What is Paul's response to the Messiah, who has become our righteousness and sure anchor of hope before God? He proclaims "Amen!" to God's glory: he worships! And that is exactly what those standing before the God of glory do: they shout praises and sing hymns, longing for the truth of God the Just and God the King to become ever more manifest in the earthly sphere. That's the resounding "Amen!" and "It will be so!" Sometimes it's in a painful longing: "How long, O Lord, holy and true ...?" (6.10). But all the while they know the end: Christ will reign with an iron scepter and with peace and love and equity for all eternity (11.15-17). So it is the worshiping, praying, waiting community, indwelled by the Spirit and living in his fruitfulness (Eph. 5.18-21), that stands and will stand until the glorious completion of this age. (And it's a completion, not an end merely: God's redemptive plan is moving somewhere, blown by the wind [pneuma] of his Spirit. It is not a terminus, but rather a new beginning of eternity that is approaching us with unstoppable momentum.)

O Jesus, how can we not pray? How we not praise? It is our life, our hope, our great privilege to participate in this triumph you have wrought.

* * *

Reading on in the Apocalypse, I see God bring together more threads. In chapter 12, upon Jesus' birth the dragon gets unceremoniously dumped to the earth, a sore loser. God is setting up his unending, covert victory parade in--seriously?--the birth of a little boy laid in a stone feed trough. The downfall of Satan and the world becomes ever the more sharp and decisive in the death of the Lamb (John 12.31). Even I still balk in disbelief--sometimes even a bit of disappointment, perhaps--that God chooses such humble means to bring about his salvation work here on Earth. He even calls today's kingdom-deeds "small things" (Zech. 4.10).

But the glorious fulfillment is coming. Bricks of God's temple are getting fitted into a structure, a paradigm--a kingdom--of heretofore unseen and unfathomed beauty and radiance where everything good will be seen and known and felt in the face of Christ.

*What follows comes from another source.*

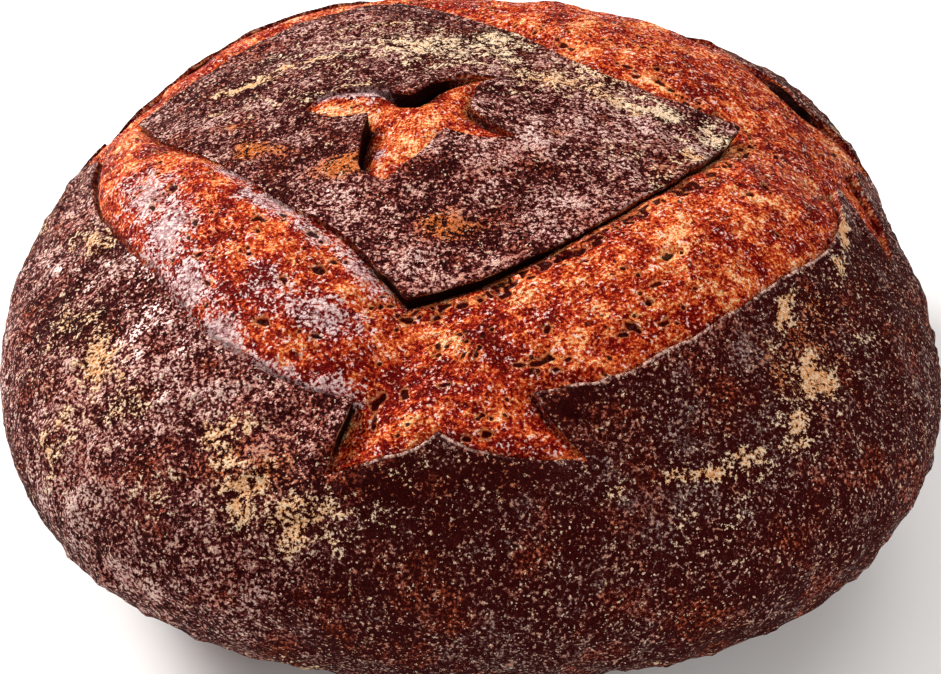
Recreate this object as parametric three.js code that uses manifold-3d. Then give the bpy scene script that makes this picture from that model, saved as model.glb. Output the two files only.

Even now God invites us to participate in what he's doing in the downfall of evil and in the spread of his renown (Luke 10.17-20; Acts 1.5-8). Somehow, some way, our actions and prayers matter and influence and take part in the history of the cosmos that has been decreed to pass according to the minutiae of God's unalterable will (Eph. 1.9-11). This is clear from Rev. 8.1-5 and 12.11 and the Lukan text. Yet it's never about us or what we do. It's about God and what he has said, is saying, and will say; what he has done, is doing, and will yet do. The only right and enduring response is worship. Even Jesus acknowledged this: "Nevertheless, do not rejoice in this, that the spirits are subject to you"--what we're doing--"but rejoice that your names are recorded in heaven." Eugene H. Peterson writes in Reversed Thunder: "Their work was ancillary to his [Jesus']; to keep their focus sharp, they should aim their rejoicing at his accomplishment on their behalf. We are the recipients and participants in salvation, not its makers and shapers." *

It's inescapable: the call to worship beckons to all of us in all stages, in all places, in all circumstances. It's what fixes our eyes on our one sure hope: the risen Lord Jesus Christ. It keeps us in tune with the Almighty God who declares and who judges, who shapes and who saves. Those who don't worship and fight for faith and seek God's mercy and his Spirit lose focus. They fall for the sellouts that promise so much but deliver so little. That is the 'mark of the beast,' the 666. It's lack of worship that makes us run after unnecessary 'oil and wine when we clearly don't get our needed nourishment of 'wheat and barley' (Rev. 6.6). It's no wonder that the chief act of God's holy people in the Apocalypse is worship. It keeps them--and us--sane and ordered, focused on what we have and what is to come in Christ from God's giving hands, rather than on what we think we lack. Worship and thanksgiving allow us to say and see, "I belong," not "I need more belongings." They allow us to say, "Even when are faithless, he remains faithful, for he cannot deny himself." They give us direction--God--and not a chaotic fretting and pursuit of empty desires and false securities.

In light of this, it's a wonder how muted and dulled, how vapid my worship and desire to truly see God is. When was the last time I voiced--let alone shouted--praises to God my Savior with my roommates, in my prayers, or in the assembly? I can't think of it. Father, I know David wasted away when he held back speaking the good (Ps. 39.2). It's a fight, it's a knock-down, bare-knuckle fight for faith and joy, and because I'm part of the same church as the apostle John's, the same called and chosen and faithful ones who've overcome through Jesus (Rev. 17.14), I must and will praise you with words, my heart, my mind, my daily living.

The LORD takes pleasure in His people;
He will beautify the afflicted ones with salvation.

Let the godly ones exult in glory;
Let them sing for joy on their beds.
Let the high praises of God be in their mouth,
And a two-edged sword in their hand.

(Psalm 149.4-6)
________________________________
*
Eugene H. Peterson, Reversed Thunder: The Revelation of John & the Praying Imagination (New York: HarperCollins, 1988), 161.